The Scottish Salmon Producers Organisation (SSPO) said that Brexit means the sector now faces the reality of “lots more red tape, bureaucracy and paperwork” and warned that delays in getting fish to European markets will have “serious consequences” for perishable products.

SSPO chief executive Tavish Scott said: “We are pleased the negotiators have at last secured a deal. This will alleviate some of the serious problems that would come from a ‘no deal’ Brexit.

“But we still have concerns. The disruption at the Channel right now is hitting our members’ ability to export. Brexit means the Scottish salmon sector now face the reality of lots more red tape, bureaucracy and paperwork which are the reality of the extra trade barriers which come with Brexit.”
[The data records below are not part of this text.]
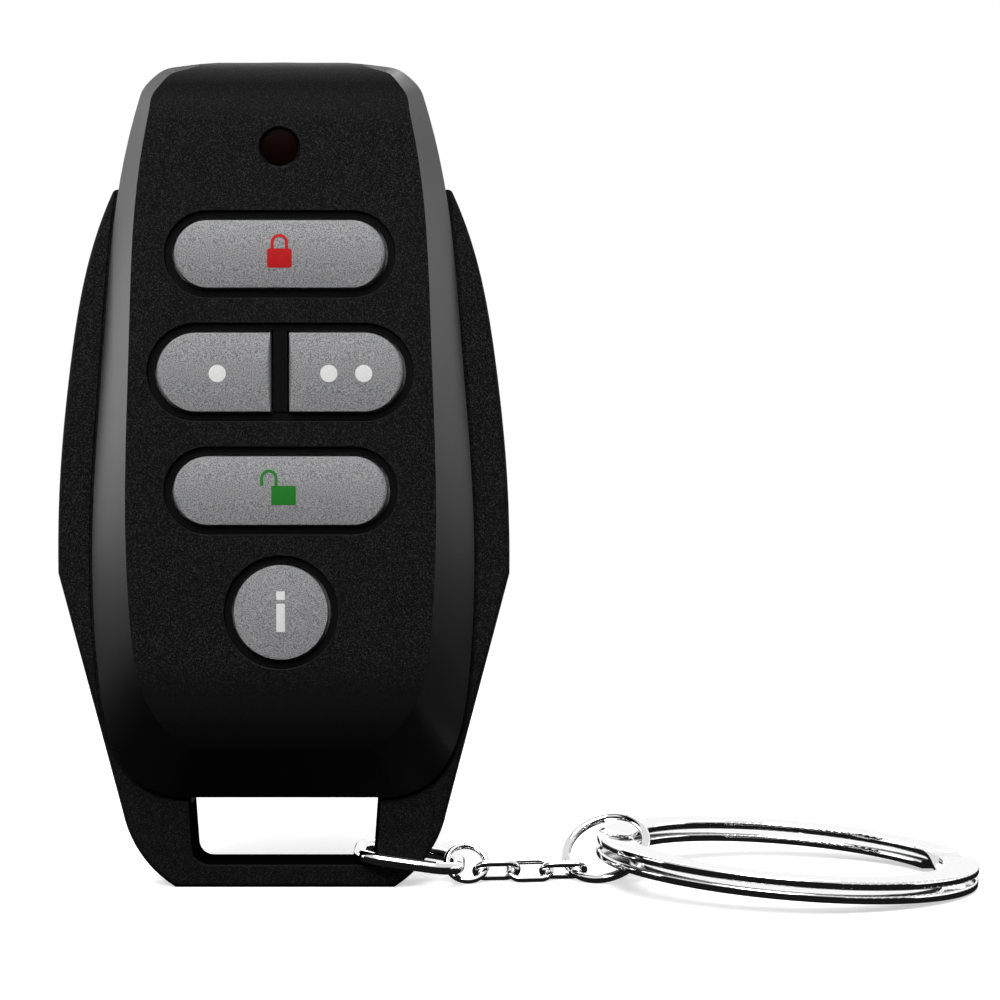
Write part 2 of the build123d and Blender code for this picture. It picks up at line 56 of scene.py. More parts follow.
MM = 0.001
KEYS = ("lock", "one_dot", "two_dot", "unlock", "info")
CHAIN = ("oblong_link", "small_jump_ring", "chain_link_a", "chain_link_b", "chain_link_c",
         "end_jump_ring", "split_ring")
WHITE = (1, 1, 1, 1)
NOISE = {"Detail": 2.0, "Roughness": 0.6}
panel_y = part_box("front_shell")[0].y
flange_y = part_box("rear_shell")[0].y
slot_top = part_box("front_shell")[0].z
brow_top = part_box("front_shell")[1].z


def srgb(code):
    """Linear RGBA of a colour written as an sRGB hex value."""
    channels = [int(code[i:i + 2], 16) / 255 for i in (1, 3, 5)]
    linear = [c / 12.92 if c <= 0.04045 else ((c + 0.055) / 1.055) ** 2.4 for c in channels]
    return (*linear, 1.0)


def colour(name, description, code):
    return FloatVectorProperty(name=name, description=description, subtype="COLOR", size=4,
                               min=0.0, max=1.0, default=srgb(code))


def length(name, description, millimetres):
    return FloatProperty(name=name, description=description, unit="LENGTH", precision=5,
                         default=millimetres * MM)


def factor(name, description, value):
    return FloatProperty(name=name, description=description, subtype="FACTOR", min=0.0, max=1.0,
                         default=value)


# Settings

class FobCaseSettings(bpy.types.PropertyGroup):
    shell: colour("Shell", "Black of the moulded shells", "#030303")
    # The fleck colour also paints the highlight along the wells' edge
    shell_fleck_and_highlight: colour("Shell fleck", "Lighter flecks in the shells' texture", "#2A2A2A")
    shell_grain: length("Shell grain", "Width of one grain of the shells' texture", 0.1)
    panel_roughness: factor("Panel roughness", "Roughness of the textured faces", 0.62)
    bevel_roughness: factor("Bevel roughness", "Roughness of the satin strips round the panel", 0.34)
    panel_shine: factor("Panel shine", "Specular level of the textured faces", 0.1)
    bevel_shine: factor("Bevel shine", "Specular level of the satin strips round the panel", 0.6)
    lens: colour("Lens", "Dyed plastic of the lamp's lens", "#0F0202")


class FobKeySettings(bpy.types.PropertyGroup):
    cap: colour("Key", "Grey of the key caps", "#9A9A9B")
    cap_fleck: colour("Key fleck", "Darker flecks in the key caps", "#606062")
    cap_grain: length("Key grain", "Width of one grain of the keys' texture", 0.1)
    roughness: factor("Key roughness", "Roughness of the key caps", 0.5)


class FobMarkSettings(bpy.types.PropertyGroup):
    red: colour("Lock ink", "Ink of the closed padlock", "#B2070A")
    green: colour("Unlock ink", "Ink of the open padlock", "#17721D")
    white: colour("Dot ink", "Ink of the dots", "#E2E2E1")
    pale: colour("Info ink", "Ink of the information mark", "#DFDFDE")
    dot: length("Dot", "Diameter of a dot", 1.5)
    body_width: length("Padlock width", "Width of a padlock's body", 2.15)
    body_height: length("Padlock height", "Height of a padlock's body", 1.68)
    shackle_width: length("Shackle width", "Outer width of a padlock's shackle", 1.52)
    shackle_stroke: length("Shackle stroke", "Width of the shackle's line", 0.27)
    letter_stroke: length("Letter stroke", "Width of the information mark's lines", 0.75)
    lift: length("Ink thickness", "How far the ink stands proud of the key", 0.02)


class FobChainSettings(bpy.types.PropertyGroup):
    plate: colour("Plating", "Bright nickel plate", "#F4F4F4")
    roughness: factor("Plating roughness", "Roughness of the plated wire", 0.06)
    scratch: length("Scratch spacing", "Spacing of the fine rub marks", 0.35)


class FobStageSettings(bpy.types.PropertyGroup):
    floor: colour("Floor", "Pale floor", "#F2F2F2")
    card: colour("Card", "Dark card round the object, which keeps the floor's light off its lower faces",
                 "#505050")
    glow: factor("Floor glow", "Light that the floor adds of its own for the camera", 0.55)
    fill: factor("Fill", "Strength of the soft light from all sides", 0.12)
    clear_radius: length("Shadow reach", "Distance at which the floor fades into the background", 130.0)


GROUPS = (("fob_case", FobCaseSettings), ("fob_keys", FobKeySettings), ("fob_marks", FobMarkSettings),
          ("fob_chain", FobChainSettings), ("fob_stage", FobStageSettings))


# Materials

def add_node(tree, kind, inputs=None, output=0, **settings):
    """Add a shader node with its settings, give its inputs a value or a link, and return one output."""
    node = tree.nodes.new(f"ShaderNode{kind}")
    for name, value in settings.items():
        setattr(node, name, value)
    for name, value in (inputs or {}).items():
        if isinstance(value, bpy.types.NodeSocket):
            tree.links.new(value, node.inputs[name])
        else:
            node.inputs[name].default_value = value
    return node.outputs[output] if len(node.outputs) else None


def new_material(name):
    """An empty material, its node tree and the piece's own coordinates."""
    material = bpy.data.materials.new(name)
    material.use_nodes = True
    tree = material.node_tree
    tree.nodes.clear()
    return material, tree, add_node(tree, "TexCoord", output="Object")


def set_surface(tree, inputs):
    """Give a material its one shader, and return the shader's own inputs."""
    surface = add_node(tree, "BsdfPrincipled", inputs)
    add_node(tree, "OutputMaterial", {"Surface": surface})
    return surface.node.inputs


def speckled(name, grain, shades, spread, gloss, fixed, gloss_spread=(0.3, 0.7), detail=2.0, dent=None):
    """A material whose shade and roughness vary in spots about as wide as one grain.
    The spreads are the parts of the noise that take up the change, fixed holds the shader's plain values,
    and dent is a depth and a strength."""
    material, tree, place = new_material(name)
    spots = add_node(tree, "TexNoise", {"Vector": place, "Scale": 1 / grain, **NOISE, "Detail": detail})
    share = add_node(tree, "MapRange", {"Value": spots, "From Min": spread[0], "From Max": spread[1]})
    # A Mix node's colours go in at 6 and 7 and come out at 2
    shade = add_node(tree, "Mix", {0: share, 6: shades[0], 7: shades[1]}, 2, data_type="RGBA")
    rough = add_node(tree, "MapRange", {"Value": spots, "From Min": gloss_spread[0],
                                        "From Max": gloss_spread[1], "To Min": gloss[0], "To Max": gloss[1]})
    inputs = {"Base Color": shade, "Roughness": rough, **fixed}
    if dent:
        inputs["Normal"] = add_node(tree, "Bump", {"Height": spots, "Distance": dent[0], "Strength": dent[1]})
    set_surface(tree, inputs)
    return material


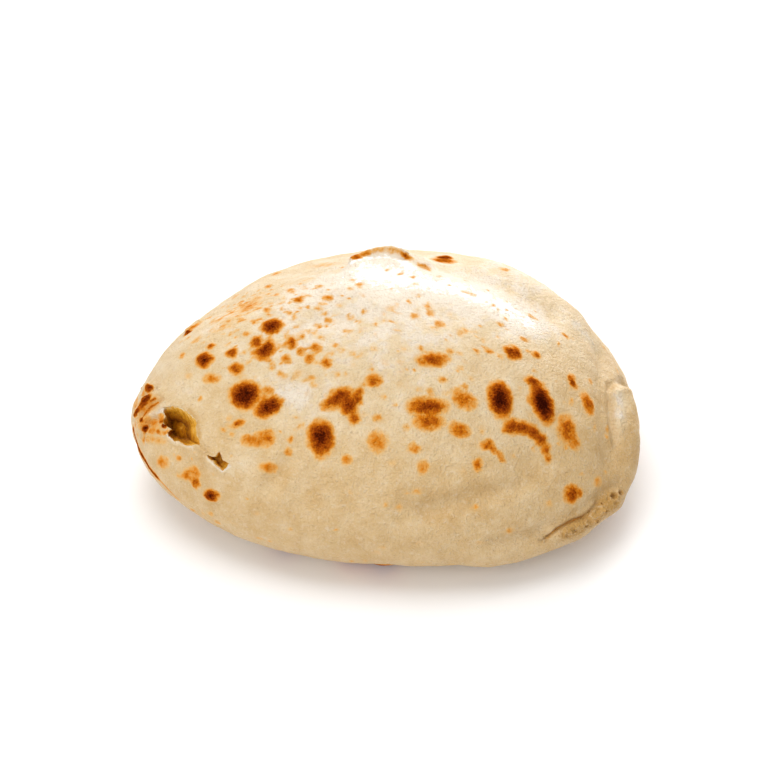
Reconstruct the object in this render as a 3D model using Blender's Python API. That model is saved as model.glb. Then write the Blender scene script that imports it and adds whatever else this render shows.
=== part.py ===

Donna Fordyce, chief executive of Seafood Scotland, said that having a deal on the table at long last comes as a “welcome relief” to the Scottish seafood sector, which relies heavily on exports and that tariff-free trade is a “huge benefit”.

She said: “However, this is a two-sided deal. Over the last few days, we’ve seen the utter chaos that disruption at the Border causes.”

Elspeth Macdonald, chief executive of the Scottish Fishermen’s Federation, said that while the full details of the Fisheries Agreement reached between the UK and the EU had yet to emerge, on the surface it did not appear to deliver on the industry’s aspirations.

Ms Macdonald said: “What has been outlined so far is that full access will be granted to EU vessels for effectively six years from January.

“Over the same timescale the increase in quota shares for UK vessels will be 25%.

“The Government has not yet provided the full text of the agreement or how this increase will apply to particular species, so it is very difficult to make a detailed assessment of the impact on our industry.

“However, the principles that the Government said it supported – control over access, quota shares based on zonal attachment, annual negotiations – do not appear to be central to the agreement.

“After all the promises given to the industry, that is hugely disappointing. We expect to be able to study the detail in the coming days and will issue a further statement when we have been able to do so.”